**THE PROBLEM**: Output an exact reproduction of the data.

Begin

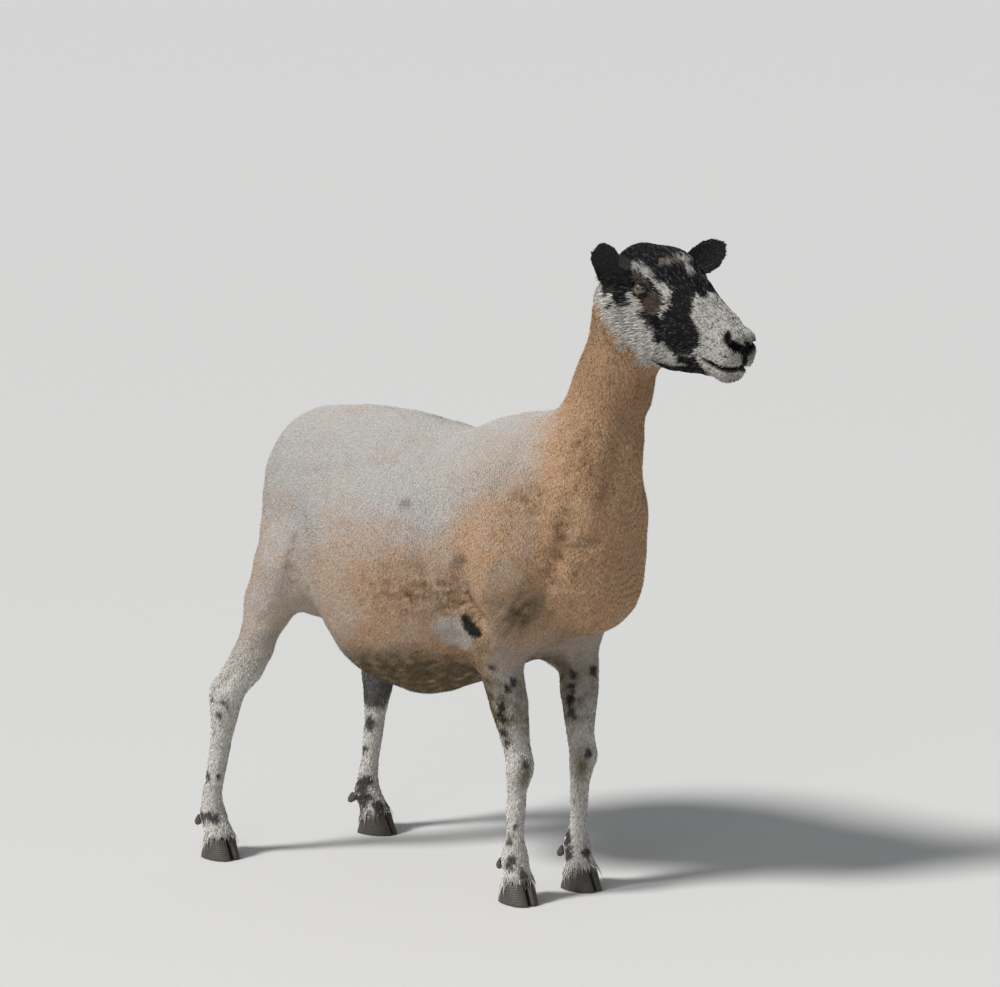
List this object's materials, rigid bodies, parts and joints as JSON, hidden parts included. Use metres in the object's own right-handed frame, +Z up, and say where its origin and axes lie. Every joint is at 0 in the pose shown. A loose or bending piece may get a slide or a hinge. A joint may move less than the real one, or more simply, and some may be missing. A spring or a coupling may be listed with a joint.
{
  "type": "sheep, freshly shorn mule ewe",
  "caption": "Life-size still model of a freshly shorn ewe, standing alert with head raised, with mottled dark face and pale legs.",
  "frame": {"origin": "on the floor, below the centre of the animal's box", "axes": "+X towards the head, +Y to the animal's left, +Z up"},
  "size_m": [1.0393, 0.3842, 1.06],
  "materials": {
    "fleece": "short shorn wool, matt",
    "face_hair": "short smooth hair, black with white patches",
    "leg_hair": "short smooth hair, white with black spots",
    "horn": "dull hoof horn",
    "eye": "wet gloss"
  },
  "bodies": {
    "root": {"trunk": "fleece", "neck": "fleece", "head": "face_hair", "eye_left": "eye", "eye_right": "eye", "ear_right": "face_hair", "ear_left": "face_hair", "tail": "fleece", "leg_front_right": "leg_hair", "claw_front_right_outer": "horn", "claw_front_right_inner": "horn", "dewclaw_front_right_outer": "horn", "dewclaw_front_right_inner": "horn", "leg_front_left": "leg_hair", "claw_front_left_outer": "horn", "claw_front_left_inner": "horn", "dewclaw_front_left_outer": "horn", "dewclaw_front_left_inner": "horn", "leg_hind_right": "leg_hair", "claw_hind_right_outer": "horn", "claw_hind_right_inner": "horn", "dewclaw_hind_right_outer": "horn", "dewclaw_hind_right_inner": "horn", "leg_hind_left": "leg_hair", "claw_hind_left_outer": "horn", "claw_hind_left_inner": "horn", "dewclaw_hind_left_outer": "horn", "dewclaw_hind_left_inner": "horn"}
  },
  "joints": []
}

End

**FINAL RESULT**:
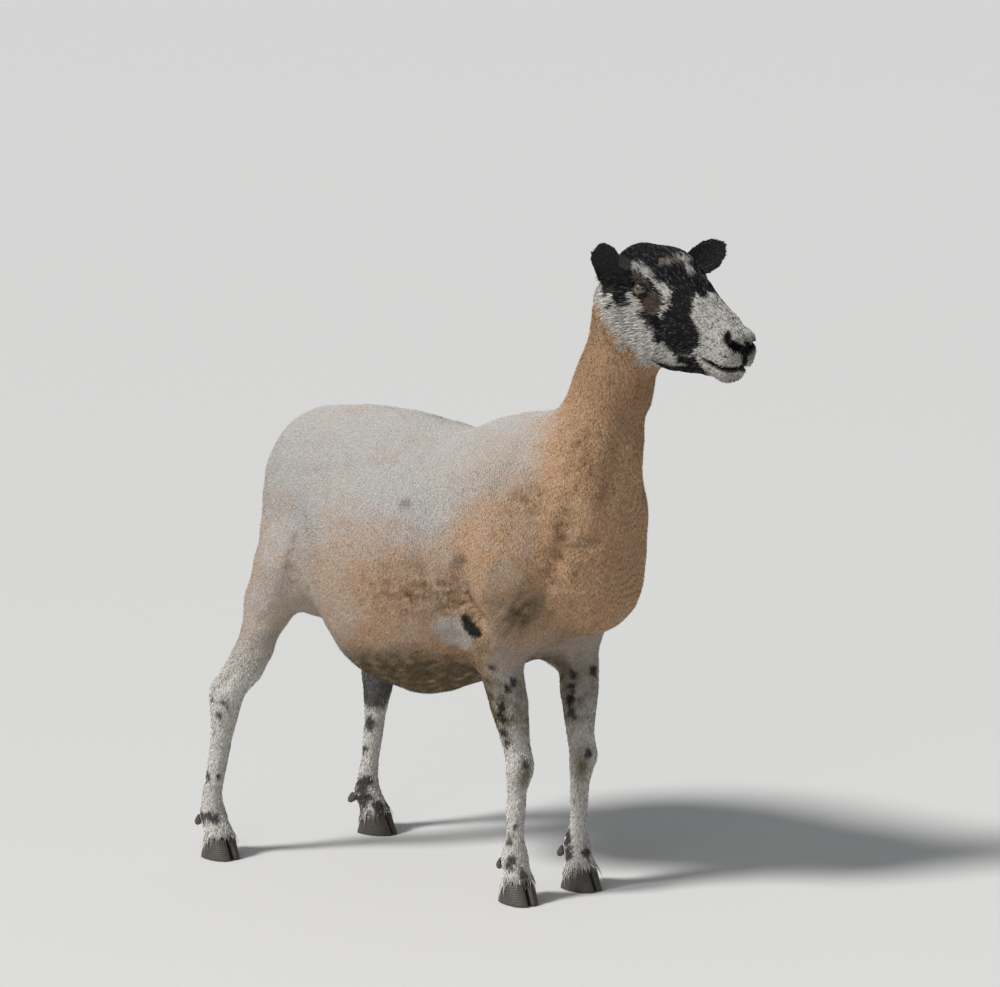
List this object's materials, rigid bodies, parts and joints as JSON, hidden parts included. Use metres in the object's own right-handed frame, +Z up, and say where its origin and axes lie. Every joint is at 0 in the pose shown. A loose or bending piece may get a slide or a hinge. A joint may move less than the real one, or more simply, and some may be missing. A spring or a coupling may be listed with a joint.
{
  "type": "sheep, freshly shorn mule ewe",
  "caption": "Life-size still model of a freshly shorn ewe, standing alert with head raised, with mottled dark face and pale legs.",
  "frame": {"origin": "on the floor, below the centre of the animal's box", "axes": "+X towards the head, +Y to the animal's left, +Z up"},
  "size_m": [1.0393, 0.3842, 1.06],
  "materials": {
    "fleece": "short shorn wool, matt",
    "face_hair": "short smooth hair, black with white patches",
    "leg_hair": "short smooth hair, white with black spots",
    "horn": "dull hoof horn",
    "eye": "wet gloss"
  },
  "bodies": {
    "root": {"trunk": "fleece", "neck": "fleece", "head": "face_hair", "eye_left": "eye", "eye_right": "eye", "ear_right": "face_hair", "ear_left": "face_hair", "tail": "fleece", "leg_front_right": "leg_hair", "claw_front_right_outer": "horn", "claw_front_right_inner": "horn", "dewclaw_front_right_outer": "horn", "dewclaw_front_right_inner": "horn", "leg_front_left": "leg_hair", "claw_front_left_outer": "horn", "claw_front_left_inner": "horn", "dewclaw_front_left_outer": "horn", "dewclaw_front_left_inner": "horn", "leg_hind_right": "leg_hair", "claw_hind_right_outer": "horn", "claw_hind_right_inner": "horn", "dewclaw_hind_right_outer": "horn", "dewclaw_hind_right_inner": "horn", "leg_hind_left": "leg_hair", "claw_hind_left_outer": "horn", "claw_hind_left_inner": "horn", "dewclaw_hind_left_outer": "horn", "dewclaw_hind_left_inner": "horn"}
  },
  "joints": []
}